Dans le renseignement, l'une des sources d'erreurs consiste à omettre de «relier les éléments d'information entre eux»; une autre consiste à empiler ces éléments jusqu'à que le résultat cache la lumière. Oui, plusieurs dirigeants d'Al-Qaida «résident» à Téhéran, mais à en croire la CIA ils y sont plutôt «détenus», ou y vivent en résidence surveillée, probablement comme possible monnaie d'échange vis-à-vis des États-Unis.
Ma remarque concernant l'indépendance de la nouvelle génération de réseaux terroristes s'appliquait au terrorisme sunnite, soit le pire danger actuel. Je ne parlait pas du Hezbollah chiite (à propos duquel Michael a indiscutablement raison), ni des terroristes palestiniens. Je parlais encore moins de la Guerre froide et j'approuverais probablement une grande partie des arguments de Ledeen et Perle sur ce plan. Mais ce sont là autant d'éléments d'information différents qui doivent être examinés concrètement.
Mon argument est que le terrorisme sunnite que nous affrontons aujourd'hui ne dépend pas d'un soutien étatique, n'est pas contrôlé par les «maîtres du terrorisme» ni n'a besoin d'eux pour mettre sur pied des actions comme les attentats à l'explosif de Madrid, voire comme ceux du 11 septembre (quoique les camps d'entraînement d'Afghanistan ont de toute évidence été utiles pour organiser ces derniers). L'idée que Saddam parrainait Al-Qaida nous a conduit en Irak, une noble cause mais une aventure qui venait fort mal à propos. Maintenant, l'Irak est devenu un front central pour les djihadistes et nous sommes contraints de nous y imposer. Mais nous n'y parviendrons que si nous savons identifier clairement nos ennemis, nos alliés et les ennemis neutres et secondaires qui, comme l'Iran, comme la Chine, comme Staline contre Hitler, pourraient apporter une contribution décisive.

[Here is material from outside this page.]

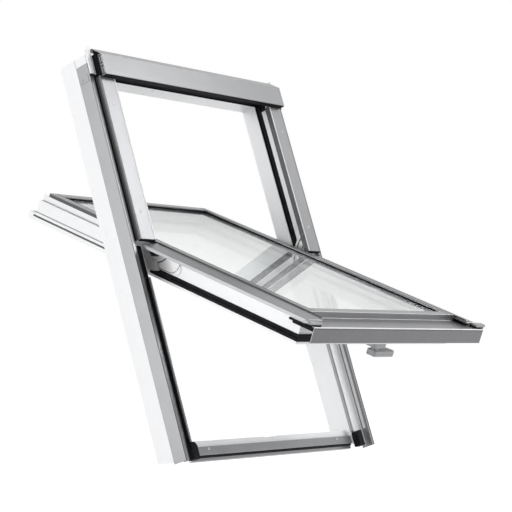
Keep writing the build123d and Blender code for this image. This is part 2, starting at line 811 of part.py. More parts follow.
def main():
    os.makedirs("parts", exist_ok=True)
    for name, shape in (frame_pieces() | frame_groups()).items():
        write(name, place_frame(shape))
    sash = sash_pieces() | sash_groups() | {"handle_lever": handle_lever(), "lock_bolt": lock_bolt()}
    for name, shape in sash.items():
        write(name, place_sash(shape))


main()
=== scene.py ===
import json
import math

import bmesh
import bpy
from mathutils import Matrix, Vector


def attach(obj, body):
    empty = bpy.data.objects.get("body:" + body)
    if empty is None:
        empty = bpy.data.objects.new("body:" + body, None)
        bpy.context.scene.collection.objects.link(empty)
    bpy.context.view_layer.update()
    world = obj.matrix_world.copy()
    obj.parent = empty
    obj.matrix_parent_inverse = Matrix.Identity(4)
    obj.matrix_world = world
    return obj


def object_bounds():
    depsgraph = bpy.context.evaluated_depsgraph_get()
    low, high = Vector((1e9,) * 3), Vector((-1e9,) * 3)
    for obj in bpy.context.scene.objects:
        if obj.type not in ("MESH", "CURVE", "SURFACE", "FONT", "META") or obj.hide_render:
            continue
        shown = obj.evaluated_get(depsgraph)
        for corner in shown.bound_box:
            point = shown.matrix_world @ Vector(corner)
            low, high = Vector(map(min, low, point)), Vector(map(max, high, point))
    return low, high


bl_info = {
    "name": "Roof window dressing",
    "version": (1, 0, 0),
    "blender": (4, 5, 0),
    "location": "View3D > Sidebar > Roof window",
    "description": "Finishes and small fittings of a centre-pivot roof window",
    "category": "Object",
}

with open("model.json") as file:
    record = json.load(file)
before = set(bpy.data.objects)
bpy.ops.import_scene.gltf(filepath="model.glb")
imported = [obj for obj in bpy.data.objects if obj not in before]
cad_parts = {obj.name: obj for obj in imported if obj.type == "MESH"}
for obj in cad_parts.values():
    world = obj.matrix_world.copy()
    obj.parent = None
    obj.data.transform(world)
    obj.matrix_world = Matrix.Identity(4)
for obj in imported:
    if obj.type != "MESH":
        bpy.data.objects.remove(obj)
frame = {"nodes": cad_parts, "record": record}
CAD_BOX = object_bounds()

# Lengths are in metres and places in the closed window's own plane, unless said otherwise:
# x runs to the right seen from outside, s up the slope, n outwards from the room face
PITCH = math.radians(71.0)
OPENING = math.radians(50.5)
PIVOT = (0.500, 0.108)
SILL_MIDDLE = 0.0185
STILE_FACE = 0.3065
BOTH = (-1, 1)
ONE = (1,)


def lean_matrix():
    """Takes the frame's own plane to the row frame."""
    return Matrix.Rotation(PITCH, 4, "X") @ Matrix.Translation((0, -SILL_MIDDLE, 0))


def swing_matrix():
    """Takes the closed sash to its open rest place in the row frame."""
    pivot = Vector((0, PIVOT[0], PIVOT[1]))
    turn = Matrix.Rotation(-OPENING, 4, "X")
    return lean_matrix() @ Matrix.Translation(pivot) @ turn @ Matrix.Translation(-pivot)


PLACES = {"frame": lean_matrix(), "sash": swing_matrix(), "handle": swing_matrix()}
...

Je suis d'accord avec Daniel Pipes – la guerre contre le terrorisme ou la terreur est une notion trompeuse, qui peut nous amener à croire que les terroristes forment un camp uni et peuvent coopérer, comme Saddam et Oussama. Elle peut aussi faire naître l'impression que les gens deviennent terroristes et décident ensuite laquelle des formes d'action ils vont adopter. Non, le terrorisme est une tactique liée à de nombreuses idéologies opposées: nationalisme, anarchie, communisme, nazisme, fascisme, islamisme, etc. Le terrorisme, comme la guerre, est l'extension d'une politique spécifique. Daniel Pipes écrivit très tôt déjà que nous devrions nous concentrer sur l'idéologie et la politique de l'Islam radical. J'ajouterais simplement que l'extrémisme sunnite constitue le danger le plus immédiat et que les chiites pourraient peut-être participer à cette lutte, et même ceux, dangereux, habiles et imaginatifs, de Téhéran. L'ayatollah Al-Sistani s'est révélé un allié précieux et, comme nous l'avons vu, Téhéran pourrait être utile dans cette guerre – mais sans pour autant, comme Michael nous le rappelle, délaisser le mouvement démocratique, car son succès constituerait une grande victoire dans la guerre contre le terrorisme.
Pipes: Deux mots à propos du débat entre Ledeen et Leiken sur le rôle de l'État dans la promotion du terrorisme: il est hors de doute que des États comme l'Iran et la Syrie font partie du problème, mais l'énergie vient moins de bureaucraties gouvernementales sclérosées que d'idéologues indépendants.
Quant à la question sunnite–chiite, je répète que cet aspect n'a quasiment aucune importance. Comme la situation en Irak le montre clairement, on trouve des radicaux et des modérés aussi bien parmi les sunnites qu'auprès des chiites; ce qui compte ici, ce sont les convictions personnelle, pas les appartenances religieuses.
FP: Robert Leiken, Michael Ledeen et Daniel Pipes, je vous remercie. Le temps à notre disposition est écoulé. Nous espérons vous revoir très bientôt.